Your instructions: Would you restate all the data that follows, word for word?

Data excerpt:
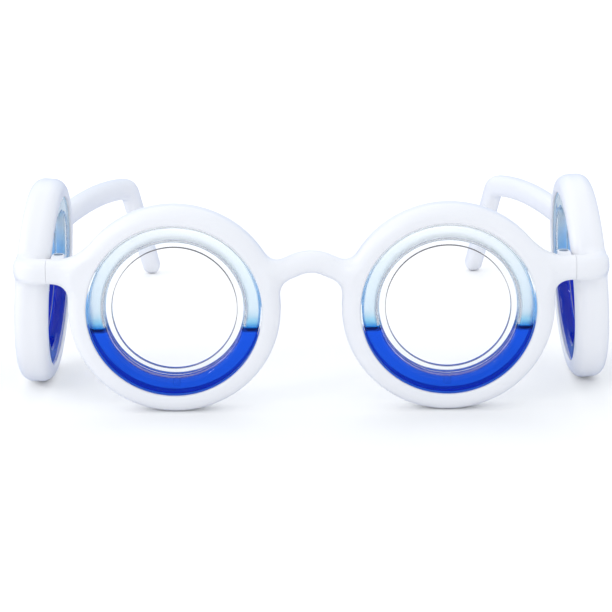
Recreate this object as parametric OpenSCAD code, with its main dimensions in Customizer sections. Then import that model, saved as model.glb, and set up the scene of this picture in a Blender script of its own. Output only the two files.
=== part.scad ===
// Motion sickness glasses: four white rings with clear tubes half full of blue liquid.
// Two rings sit in front of the eyes and one beside each temple. The temples fold at the corners.
// X runs across the face, Y from the front rings back to the ears, Z up from the table.
// Left and right are the wearer's: the left side is at +X.

/* [Rings] */
// Outside diameter of each white ring
ring_d = 50; // [46:0.5:54]
// Radial width of the white rim
rim_w = 4; // [3.5:0.1:5]
// Depth of the rim along the ring's axis
rim_depth = 8; // [7.5:0.25:10]
// Rounding of the rim's outer edges
rim_round = 3; // [1:0.25:3.5]
// Rounding of the rim's inner edges
rim_edge = 0.8; // [0.3:0.1:0.9]

/* [Layout] */
// Distance between the centres of the two front rings
eye_spacing = 64.4; // [60:0.2:68]
// Distance between the middle planes of the two side rings
side_spacing = 131.5; // [130:0.5:140]
// Distance from the front rings' middle plane back to the side rings' centres
side_back = 26; // [25.5:0.25:32]
// Angle by which the side rings lean in at the top
side_lean = 3.8; // [0:0.1:5]
// Angle by which the side rings turn in at the back
side_turn = 1.8; // [0:0.1:3]

/* [Bridge] */
// Thickness of the nose bridge
bridge_d = 5.2; // [4:0.1:6]
// Height of the bridge's peak, at mid thickness, above the ring centres
bridge_rise = 11.8; // [10:0.1:15]
// Angle above the horizontal at which the bridge meets the rings
bridge_angle = 18.5; // [12:0.5:24]
// Share of each limb of the bridge that bends at the peak
bridge_bend = 0.35; // [0.2:0.05:0.6]
// Extra thickness of the bridge all round where it flows into a ring
bridge_flare = 1.3; // [0:0.1:1.6]

/* [End pieces] */
// Height of the end pieces that carry the hinges
end_h = 5.6; // [5.4:0.1:7]
// Thickness of the end pieces from front to back
end_t = 6; // [5:0.1:7]
// Height of their centre line above the ring centres
end_rise = 9.1; // [7:0.1:11]
// Extra height of an end piece, above and below, where it flows into a front ring
end_flare = 1.2; // [0:0.1:1.6]
// Length over which an end piece flows into a front ring
end_flow = 5; // [3:0.5:7]
// Distance of the joint outside the side ring's inner face
joint_outset = 0.3; // [0.2:0.05:0.6]
// Gap of the joint between the front and a temple
joint_gap = 0.15; // [0.1:0.05:0.3]
// How far the temple's corner stands proud of the side ring's outer face
corner_proud = 0.3; // [0.2:0.1:1]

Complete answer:
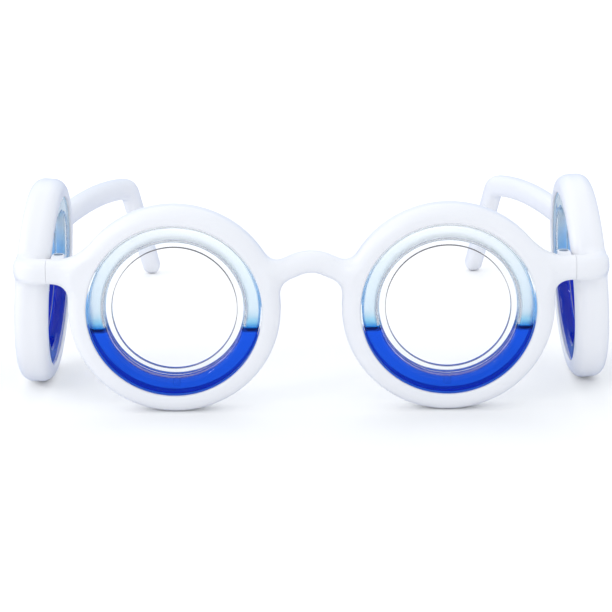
Recreate this object as parametric OpenSCAD code, with its main dimensions in Customizer sections. Then import that model, saved as model.glb, and set up the scene of this picture in a Blender script of its own. Output only the two files.
=== part.scad ===
// Motion sickness glasses: four white rings with clear tubes half full of blue liquid.
// Two rings sit in front of the eyes and one beside each temple. The temples fold at the corners.
// X runs across the face, Y from the front rings back to the ears, Z up from the table.
// Left and right are the wearer's: the left side is at +X.

/* [Rings] */
// Outside diameter of each white ring
ring_d = 50; // [46:0.5:54]
// Radial width of the white rim
rim_w = 4; // [3.5:0.1:5]
// Depth of the rim along the ring's axis
rim_depth = 8; // [7.5:0.25:10]
// Rounding of the rim's outer edges
rim_round = 3; // [1:0.25:3.5]
// Rounding of the rim's inner edges
rim_edge = 0.8; // [0.3:0.1:0.9]

/* [Layout] */
// Distance between the centres of the two front rings
eye_spacing = 64.4; // [60:0.2:68]
// Distance between the middle planes of the two side rings
side_spacing = 131.5; // [130:0.5:140]
// Distance from the front rings' middle plane back to the side rings' centres
side_back = 26; // [25.5:0.25:32]
// Angle by which the side rings lean in at the top
side_lean = 3.8; // [0:0.1:5]
// Angle by which the side rings turn in at the back
side_turn = 1.8; // [0:0.1:3]

/* [Bridge] */
// Thickness of the nose bridge
bridge_d = 5.2; // [4:0.1:6]
// Height of the bridge's peak, at mid thickness, above the ring centres
bridge_rise = 11.8; // [10:0.1:15]
// Angle above the horizontal at which the bridge meets the rings
bridge_angle = 18.5; // [12:0.5:24]
// Share of each limb of the bridge that bends at the peak
bridge_bend = 0.35; // [0.2:0.05:0.6]
// Extra thickness of the bridge all round where it flows into a ring
bridge_flare = 1.3; // [0:0.1:1.6]

/* [End pieces] */
// Height of the end pieces that carry the hinges
end_h = 5.6; // [5.4:0.1:7]
// Thickness of the end pieces from front to back
end_t = 6; // [5:0.1:7]
// Height of their centre line above the ring centres
end_rise = 9.1; // [7:0.1:11]
// Extra height of an end piece, above and below, where it flows into a front ring
end_flare = 1.2; // [0:0.1:1.6]
// Length over which an end piece flows into a front ring
end_flow = 5; // [3:0.5:7]
// Distance of the joint outside the side ring's inner face
joint_outset = 0.3; // [0.2:0.05:0.6]
// Gap of the joint between the front and a temple
joint_gap = 0.15; // [0.1:0.05:0.3]
// How far the temple's corner stands proud of the side ring's outer face
corner_proud = 0.3; // [0.2:0.1:1]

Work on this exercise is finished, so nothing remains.